Entries with parts and joints:
/---

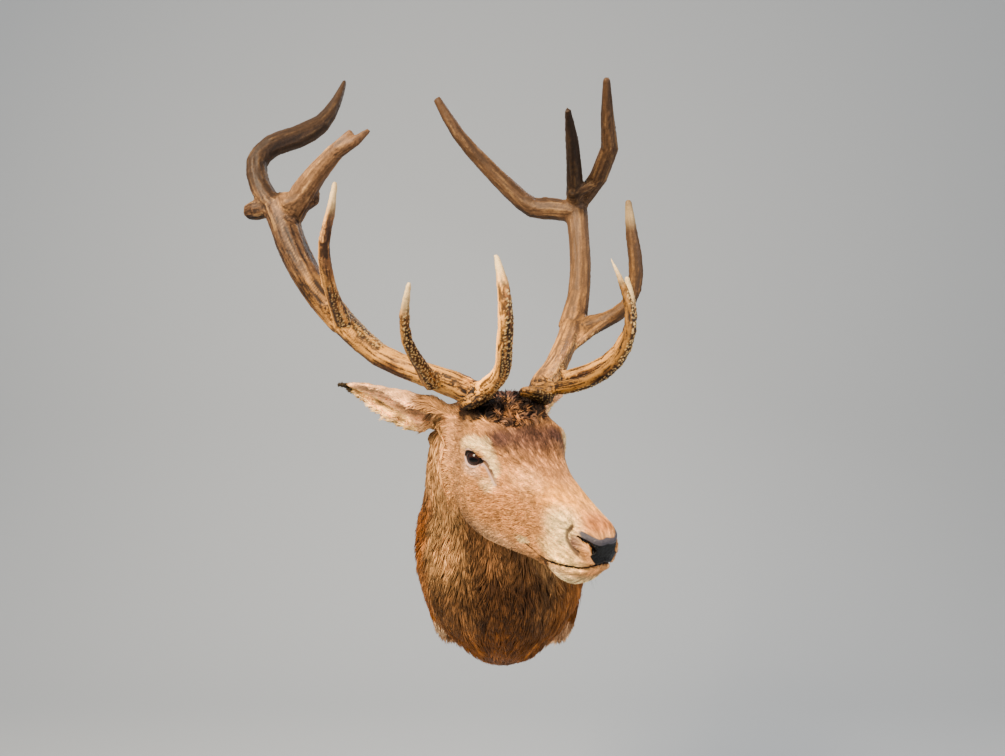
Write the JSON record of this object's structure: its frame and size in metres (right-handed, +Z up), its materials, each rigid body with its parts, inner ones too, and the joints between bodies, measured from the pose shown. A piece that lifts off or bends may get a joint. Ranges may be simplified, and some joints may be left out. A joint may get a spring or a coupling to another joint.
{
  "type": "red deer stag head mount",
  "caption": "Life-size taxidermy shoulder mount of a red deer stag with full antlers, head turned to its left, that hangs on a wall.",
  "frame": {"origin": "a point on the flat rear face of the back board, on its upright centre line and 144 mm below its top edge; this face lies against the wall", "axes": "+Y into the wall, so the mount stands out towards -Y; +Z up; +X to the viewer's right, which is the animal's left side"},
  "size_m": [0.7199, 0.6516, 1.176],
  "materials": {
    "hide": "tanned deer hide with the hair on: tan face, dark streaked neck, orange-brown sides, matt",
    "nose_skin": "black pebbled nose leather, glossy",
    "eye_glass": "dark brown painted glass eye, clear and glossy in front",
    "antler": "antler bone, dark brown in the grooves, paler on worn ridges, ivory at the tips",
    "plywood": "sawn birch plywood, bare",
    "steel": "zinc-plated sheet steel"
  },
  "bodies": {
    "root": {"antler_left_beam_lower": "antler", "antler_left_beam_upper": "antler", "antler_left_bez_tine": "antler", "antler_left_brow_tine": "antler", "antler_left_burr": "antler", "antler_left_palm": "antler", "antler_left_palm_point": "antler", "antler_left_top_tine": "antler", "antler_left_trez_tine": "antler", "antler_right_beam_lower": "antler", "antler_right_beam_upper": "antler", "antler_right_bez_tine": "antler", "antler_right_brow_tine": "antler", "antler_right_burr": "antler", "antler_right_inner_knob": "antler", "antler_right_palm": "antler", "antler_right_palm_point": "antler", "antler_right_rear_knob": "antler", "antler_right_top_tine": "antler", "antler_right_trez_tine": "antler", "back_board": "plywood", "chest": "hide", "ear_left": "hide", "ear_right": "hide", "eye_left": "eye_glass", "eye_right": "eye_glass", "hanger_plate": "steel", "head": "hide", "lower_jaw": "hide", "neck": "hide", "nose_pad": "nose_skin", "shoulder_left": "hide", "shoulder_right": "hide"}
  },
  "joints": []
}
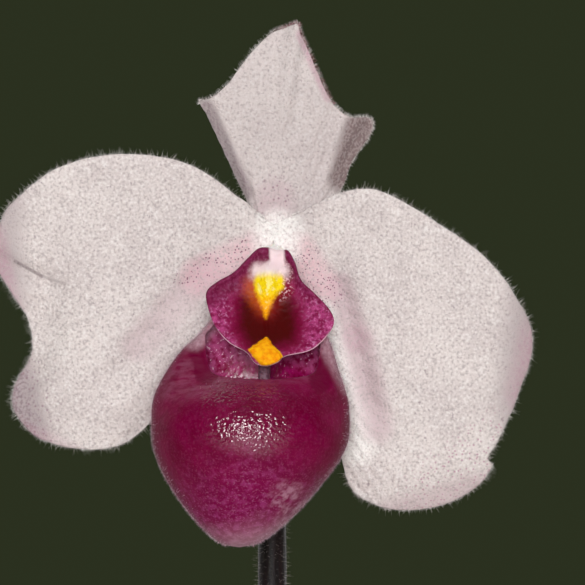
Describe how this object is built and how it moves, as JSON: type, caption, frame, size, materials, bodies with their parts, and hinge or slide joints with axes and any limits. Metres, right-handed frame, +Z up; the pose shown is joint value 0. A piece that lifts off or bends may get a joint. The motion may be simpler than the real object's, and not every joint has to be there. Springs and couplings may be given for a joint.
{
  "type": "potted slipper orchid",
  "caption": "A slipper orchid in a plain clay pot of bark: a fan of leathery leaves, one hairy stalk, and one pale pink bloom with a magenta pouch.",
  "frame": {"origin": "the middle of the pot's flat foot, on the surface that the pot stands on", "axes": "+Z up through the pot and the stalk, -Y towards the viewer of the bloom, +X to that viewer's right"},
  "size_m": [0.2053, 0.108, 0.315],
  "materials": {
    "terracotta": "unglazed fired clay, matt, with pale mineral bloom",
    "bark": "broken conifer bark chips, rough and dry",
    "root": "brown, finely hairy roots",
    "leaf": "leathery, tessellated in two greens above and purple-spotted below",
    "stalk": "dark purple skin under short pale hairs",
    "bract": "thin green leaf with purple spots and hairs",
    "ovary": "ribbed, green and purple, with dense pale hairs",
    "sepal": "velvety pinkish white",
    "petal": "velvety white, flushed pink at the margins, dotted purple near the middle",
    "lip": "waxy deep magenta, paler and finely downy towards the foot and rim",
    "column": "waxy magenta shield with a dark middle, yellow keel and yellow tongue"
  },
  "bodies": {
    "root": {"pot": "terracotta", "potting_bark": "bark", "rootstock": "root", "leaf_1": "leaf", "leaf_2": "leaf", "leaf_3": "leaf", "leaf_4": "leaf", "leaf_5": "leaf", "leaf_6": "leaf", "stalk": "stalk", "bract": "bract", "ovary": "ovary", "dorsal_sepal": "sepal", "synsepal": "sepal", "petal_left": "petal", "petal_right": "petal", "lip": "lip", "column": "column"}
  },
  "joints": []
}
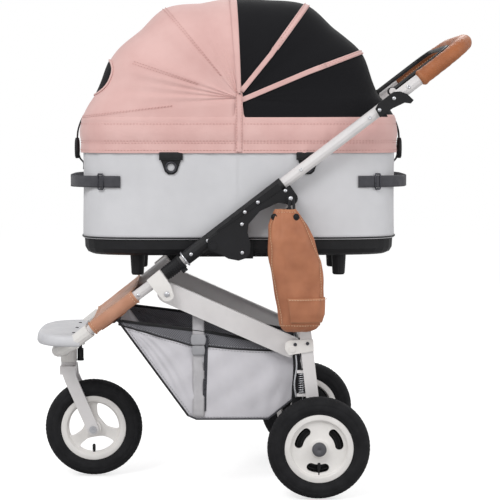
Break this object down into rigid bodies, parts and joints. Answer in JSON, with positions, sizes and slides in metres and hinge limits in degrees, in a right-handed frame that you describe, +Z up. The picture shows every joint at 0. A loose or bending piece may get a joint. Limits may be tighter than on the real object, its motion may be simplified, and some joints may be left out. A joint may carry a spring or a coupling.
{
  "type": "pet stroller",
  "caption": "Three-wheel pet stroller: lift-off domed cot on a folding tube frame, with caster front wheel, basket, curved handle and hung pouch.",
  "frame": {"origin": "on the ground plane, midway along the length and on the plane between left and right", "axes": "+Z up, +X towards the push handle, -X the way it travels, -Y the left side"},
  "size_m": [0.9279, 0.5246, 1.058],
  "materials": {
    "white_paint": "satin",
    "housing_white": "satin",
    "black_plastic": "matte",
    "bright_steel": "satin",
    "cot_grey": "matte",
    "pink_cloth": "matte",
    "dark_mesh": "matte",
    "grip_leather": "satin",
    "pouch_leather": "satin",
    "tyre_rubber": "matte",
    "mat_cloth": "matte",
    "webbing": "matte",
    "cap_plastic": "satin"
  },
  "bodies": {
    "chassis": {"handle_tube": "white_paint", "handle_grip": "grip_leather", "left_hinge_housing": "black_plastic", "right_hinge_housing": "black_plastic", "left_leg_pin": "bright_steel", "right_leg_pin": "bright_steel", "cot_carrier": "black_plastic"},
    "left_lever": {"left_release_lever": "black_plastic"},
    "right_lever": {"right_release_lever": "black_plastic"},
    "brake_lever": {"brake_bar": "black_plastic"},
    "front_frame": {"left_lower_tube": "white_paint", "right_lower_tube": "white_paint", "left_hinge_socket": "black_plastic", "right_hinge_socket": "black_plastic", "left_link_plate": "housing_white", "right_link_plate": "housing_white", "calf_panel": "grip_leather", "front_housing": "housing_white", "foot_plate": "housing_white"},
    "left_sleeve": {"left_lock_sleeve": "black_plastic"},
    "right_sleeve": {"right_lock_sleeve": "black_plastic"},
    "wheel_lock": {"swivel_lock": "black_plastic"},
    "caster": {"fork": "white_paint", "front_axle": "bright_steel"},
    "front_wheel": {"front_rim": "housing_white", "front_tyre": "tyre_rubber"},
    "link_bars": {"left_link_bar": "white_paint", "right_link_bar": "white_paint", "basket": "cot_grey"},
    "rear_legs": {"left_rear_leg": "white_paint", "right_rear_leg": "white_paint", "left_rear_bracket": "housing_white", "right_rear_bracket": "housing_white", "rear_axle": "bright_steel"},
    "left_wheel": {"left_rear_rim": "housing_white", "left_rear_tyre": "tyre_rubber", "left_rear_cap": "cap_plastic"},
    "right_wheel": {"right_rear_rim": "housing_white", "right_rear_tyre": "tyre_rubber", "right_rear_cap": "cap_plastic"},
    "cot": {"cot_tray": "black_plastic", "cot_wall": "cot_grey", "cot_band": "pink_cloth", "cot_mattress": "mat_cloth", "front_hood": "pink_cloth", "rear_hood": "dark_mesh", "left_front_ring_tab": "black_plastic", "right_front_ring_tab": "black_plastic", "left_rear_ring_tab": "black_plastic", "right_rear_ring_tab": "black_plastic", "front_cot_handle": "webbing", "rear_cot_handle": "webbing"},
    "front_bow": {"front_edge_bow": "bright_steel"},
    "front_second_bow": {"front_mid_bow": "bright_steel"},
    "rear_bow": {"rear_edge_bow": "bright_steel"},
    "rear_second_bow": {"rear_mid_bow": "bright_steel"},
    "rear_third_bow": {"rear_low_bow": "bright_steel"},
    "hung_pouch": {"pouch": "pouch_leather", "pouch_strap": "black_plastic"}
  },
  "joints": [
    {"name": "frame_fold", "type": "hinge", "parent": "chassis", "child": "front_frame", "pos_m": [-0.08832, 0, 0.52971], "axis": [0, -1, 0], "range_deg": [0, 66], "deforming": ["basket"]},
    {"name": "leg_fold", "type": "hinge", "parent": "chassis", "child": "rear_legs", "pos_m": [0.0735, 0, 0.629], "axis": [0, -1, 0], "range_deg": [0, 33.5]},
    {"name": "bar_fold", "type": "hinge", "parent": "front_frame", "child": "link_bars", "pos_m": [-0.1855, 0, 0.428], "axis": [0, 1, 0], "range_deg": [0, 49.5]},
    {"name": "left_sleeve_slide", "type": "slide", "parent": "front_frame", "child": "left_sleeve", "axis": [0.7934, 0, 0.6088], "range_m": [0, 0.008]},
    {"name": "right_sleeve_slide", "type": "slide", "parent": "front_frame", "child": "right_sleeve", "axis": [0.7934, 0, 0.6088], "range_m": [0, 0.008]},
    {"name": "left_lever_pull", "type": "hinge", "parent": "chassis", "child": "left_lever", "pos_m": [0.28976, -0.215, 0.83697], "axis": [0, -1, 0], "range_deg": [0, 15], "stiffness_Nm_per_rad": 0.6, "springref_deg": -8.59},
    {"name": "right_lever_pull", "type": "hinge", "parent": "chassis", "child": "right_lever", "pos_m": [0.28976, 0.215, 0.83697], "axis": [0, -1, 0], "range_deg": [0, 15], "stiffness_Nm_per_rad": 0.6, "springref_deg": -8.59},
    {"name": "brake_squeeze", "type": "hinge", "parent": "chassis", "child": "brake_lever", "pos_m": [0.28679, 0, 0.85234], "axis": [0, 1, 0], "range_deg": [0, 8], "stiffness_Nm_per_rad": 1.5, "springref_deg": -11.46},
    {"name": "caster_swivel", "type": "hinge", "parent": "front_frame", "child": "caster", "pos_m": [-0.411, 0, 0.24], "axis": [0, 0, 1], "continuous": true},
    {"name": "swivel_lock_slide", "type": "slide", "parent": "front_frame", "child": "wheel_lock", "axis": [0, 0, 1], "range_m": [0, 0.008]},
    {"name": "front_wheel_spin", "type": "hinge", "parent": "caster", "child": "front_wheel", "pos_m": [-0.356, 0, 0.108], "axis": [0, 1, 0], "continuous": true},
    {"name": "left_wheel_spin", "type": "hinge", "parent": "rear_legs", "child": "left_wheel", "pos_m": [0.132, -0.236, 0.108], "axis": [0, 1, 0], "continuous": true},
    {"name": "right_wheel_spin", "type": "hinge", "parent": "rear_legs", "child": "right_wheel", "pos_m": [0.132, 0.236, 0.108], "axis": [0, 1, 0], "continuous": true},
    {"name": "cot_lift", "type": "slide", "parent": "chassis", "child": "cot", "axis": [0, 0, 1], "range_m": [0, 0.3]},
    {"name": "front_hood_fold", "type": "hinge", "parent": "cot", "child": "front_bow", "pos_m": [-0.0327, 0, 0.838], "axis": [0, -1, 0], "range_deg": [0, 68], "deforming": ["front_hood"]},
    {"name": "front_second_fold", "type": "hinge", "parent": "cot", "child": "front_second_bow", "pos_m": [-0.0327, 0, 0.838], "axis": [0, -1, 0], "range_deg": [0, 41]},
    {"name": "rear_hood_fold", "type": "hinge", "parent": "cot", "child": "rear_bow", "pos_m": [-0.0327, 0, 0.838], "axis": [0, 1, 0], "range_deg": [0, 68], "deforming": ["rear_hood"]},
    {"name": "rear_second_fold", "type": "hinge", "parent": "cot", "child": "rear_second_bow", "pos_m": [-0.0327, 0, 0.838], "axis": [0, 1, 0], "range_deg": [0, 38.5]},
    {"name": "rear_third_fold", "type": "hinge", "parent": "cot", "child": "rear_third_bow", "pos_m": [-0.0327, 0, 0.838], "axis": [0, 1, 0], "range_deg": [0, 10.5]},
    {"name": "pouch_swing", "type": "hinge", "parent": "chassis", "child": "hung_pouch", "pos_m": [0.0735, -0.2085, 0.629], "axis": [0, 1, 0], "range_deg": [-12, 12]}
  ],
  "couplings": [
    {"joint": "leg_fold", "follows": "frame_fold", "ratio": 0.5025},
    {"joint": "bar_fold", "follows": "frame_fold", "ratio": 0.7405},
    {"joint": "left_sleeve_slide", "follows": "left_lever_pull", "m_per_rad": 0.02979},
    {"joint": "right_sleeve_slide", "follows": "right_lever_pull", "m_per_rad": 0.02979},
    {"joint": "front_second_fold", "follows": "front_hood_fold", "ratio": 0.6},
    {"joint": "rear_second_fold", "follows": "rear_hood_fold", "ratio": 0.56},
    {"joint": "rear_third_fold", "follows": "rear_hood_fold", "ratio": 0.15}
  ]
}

\---

Task prompt:
From the records above, pick out and copy each line holding the word "rigid".

Full solution:
Write the JSON record of this object's structure: its frame and size in metres (right-handed, +Z up), its materials, each rigid body with its parts, inner ones too, and the joints between bodies, measured from the pose shown. A piece that lifts off or bends may get a joint. Ranges may be simplified, and some joints may be left out. A joint may get a spring or a coupling to another joint.
Break this object down into rigid bodies, parts and joints. Answer in JSON, with positions, sizes and slides in metres and hinge limits in degrees, in a right-handed frame that you describe, +Z up. The picture shows every joint at 0. A loose or bending piece may get a joint. Limits may be tighter than on the real object, its motion may be simplified, and some joints may be left out. A joint may carry a spring or a coupling.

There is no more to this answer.